Big Tech battles impending CA web design law – Capitol Weekly | Capitol Weekly
In 1986, when California voters approved Proposition 65, they effectively enacted a nationwide law, whether they intended to or not. The ballot measure, known as the Safe Drinking Water and Toxic Enforcement Act of 1986, requires all businesses, including product manufacturers, to warn Californians about any significant exposures to chemicals that could cause cancer, birth defects or reproductive harm.
Because California’s economy is the largest in the United States, nationwide distributors can’t afford to be cut out of the Golden State’s market. Thus, Prop. 65 warnings appear on all kinds of products sold throughout the country, even though the law only technically applies to California.
Thirty-eight years later, California is poised to establish de facto nationwide policy again when Assembly Bill 2273, the California Age-Appropriate Design Code Act, goes into effect on July 1, 2024. Signed by the governor in September, AB 2273 requires any business serving up web pages likely to be accessed by California children to consider the children’s best interests when designing their sites.
The bill’s far-reaching standards are expected to impact essentially all websites published in the United States, and could even spell the end of anonymous browsing on the internet. As you might imagine, online businesses like Google, Meta, Yahoo! and TikTok aren’t pleased. In December, their trade group, NetChoice, sued federal court to block the law’s implementation.
“We think that this law, if it were to take effect, would negatively impact businesses across the country,” said NetChoice Counsel Chris Marchese.
NetChoice argues that AB 2273 is overly broad and places tremendous burdens on businesses, as well as violates the First Amendment and privacy for families. The bill requires businesses operating online to verify every visitor’s age before allowing them to access a website, which effectively could end anonymous browsing and require all internet users in the United States to suddenly become comfortable with providing their ages to virtually every website they access.

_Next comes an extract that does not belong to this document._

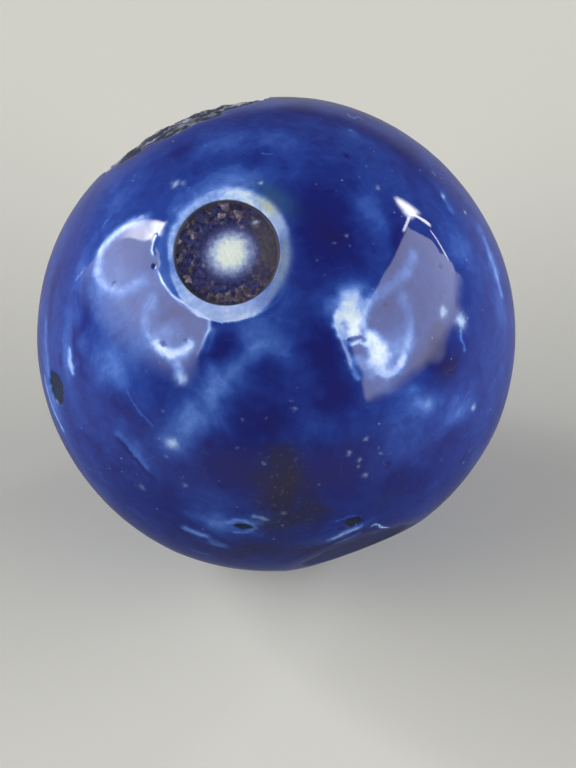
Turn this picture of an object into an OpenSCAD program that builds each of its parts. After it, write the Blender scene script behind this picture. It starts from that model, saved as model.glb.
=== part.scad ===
/* [Ball] */
// Diameter of the clay ball
ball_d = 27; // [18:0.5:40]

/* [Hand-rolled sides] */
// Angle from the middle to the edge of the low side round the foot flat
foot_side_reach = 48; // [40:1:52]
// Depth of that low side at its middle
foot_side_depth = 0.24; // [0.1:0.02:0.5]
// Angle from the middle to the edge of the low side under the crust
crust_side_reach = 36; // [30:1:42]
// Depth of that low side at its middle
crust_side_depth = 0.16; // [0.1:0.02:0.4]

/* [Kiln eye] */
// Turn of the eye about the upright axis, from +X
eye_turn = -120; // [-180:1:180]
// Tilt of the eye away from the top
eye_tilt = 25; // [0:1:60]
// Radius of the broken scar
eye_scar_r = 3.04; // [2.2:0.02:4]
// Width of the smooth glaze collar round the scar
eye_collar = 0.76; // [0.3:0.02:1.6]
// Depth of the scar floor below its rim
eye_scar_depth = 0.2; // [0.1:0.02:0.4]
// Radius of the low dome in the middle of the scar
eye_dome_r = 1.5; // [0.6:0.05:1.8]
// Height of the dome above the scar floor
eye_dome_h = 0.14; // [0.04:0.02:0.3]
// Number of glass crumbs left round the dome
eye_crumbs = 28; // [1:1:36]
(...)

“We think that this law, if it were to take effect, would negatively impact businesses across the country.”
The bill also requires any business, before offering a new service on its website, to complete what’s called a “Data Protection Impact Assessment,” or DPIA, to determine what risks to children could arise from the new feature as well as how the company plans to mitigate them. Businesses are required to make the assessments available to the California Attorney General within five days of a written request.
NetChoice argues that the DPIA requirements “will pressure businesses to identify distant or unlikely harms – and to self-censor accordingly.” To illustrate its point, NetChoice quotes in its complaint an August 2022 column in Techdirt by Mike Masnick, who complained that any change made to his website would require likely require an assessment under the DPIA provision of AB 2273.
“Our comment system? DPIA,” writes Masnick, editor of the Techdirt blog. “Our comment voting? DPIA. Our comment promotion? DPIA. The ability to listen to our podcast? DPIA. The ability to share our posts? DPIA. The ability to join our insider chat? DPIA. The ability to buy a t-shirt? DPIA. The ability to post our stories to Reddit, Twitter, Facebook, or LinkedIn? DPIA (for each of those, or can we combine them? I dunno). Our feature that recommends similar articles? DPIA. Search? DPIA. Subscribe to RSS? DPIA.”
NetChoice also argues that AB 2273’s ban on the use of so-called “dark patterns” will severely and unnecessarily hamstring website design. By incorporation, the bill defines “dark patterns” as “a user interface designed or manipulated with the substantial effect of subverting or impairing user autonomy, decisionmaking, or choice, as further defined by regulation.” NetChoice argues that while the term is “calculated to sound nefarious,” “dark patterns” really just refer to “benign and widely used features such as ‘autoplay’ and ‘newsfeed’ functions that use programmed algorithms and machine learning to recommend personalized content.”
“I think lawmakers tried to come up with a framework that makes sense to regulators,” Marchese said. But he also thinks they failed to consider how online businesses actually operate, saying “I don’t know if the lawmakers fully thought through” the legislation.
AB 2273’s authors, Democrats Buffy Wicks and Cottie Petrie-Norris and former Assembly Republican Jordan Cunningham, say it’s no surprise the tech industry doesn’t want to be regulated.
“The tech companies don’t want us to reduce their power,” said Wicks, noting that the industry opposed the bill all the way through the legislative process. “It’s not surprising that the lawsuit came up.”
“The tech companies don’t want us to reduce their power…It’s not surprising that the lawsuit came up.”
Marchese told Capitol Weekly that NetChoice is likely to seek an injunction to the delay the implementation of AB 2273 while the lawsuit is pending, but a filing hasn’t been made yet. With stakes this far reaching, you can rest assured this fight is just in the beginning stages. Wicks, for her part, is prepared for a long battle.
“We feel pretty good about where we’re going to land,” she said.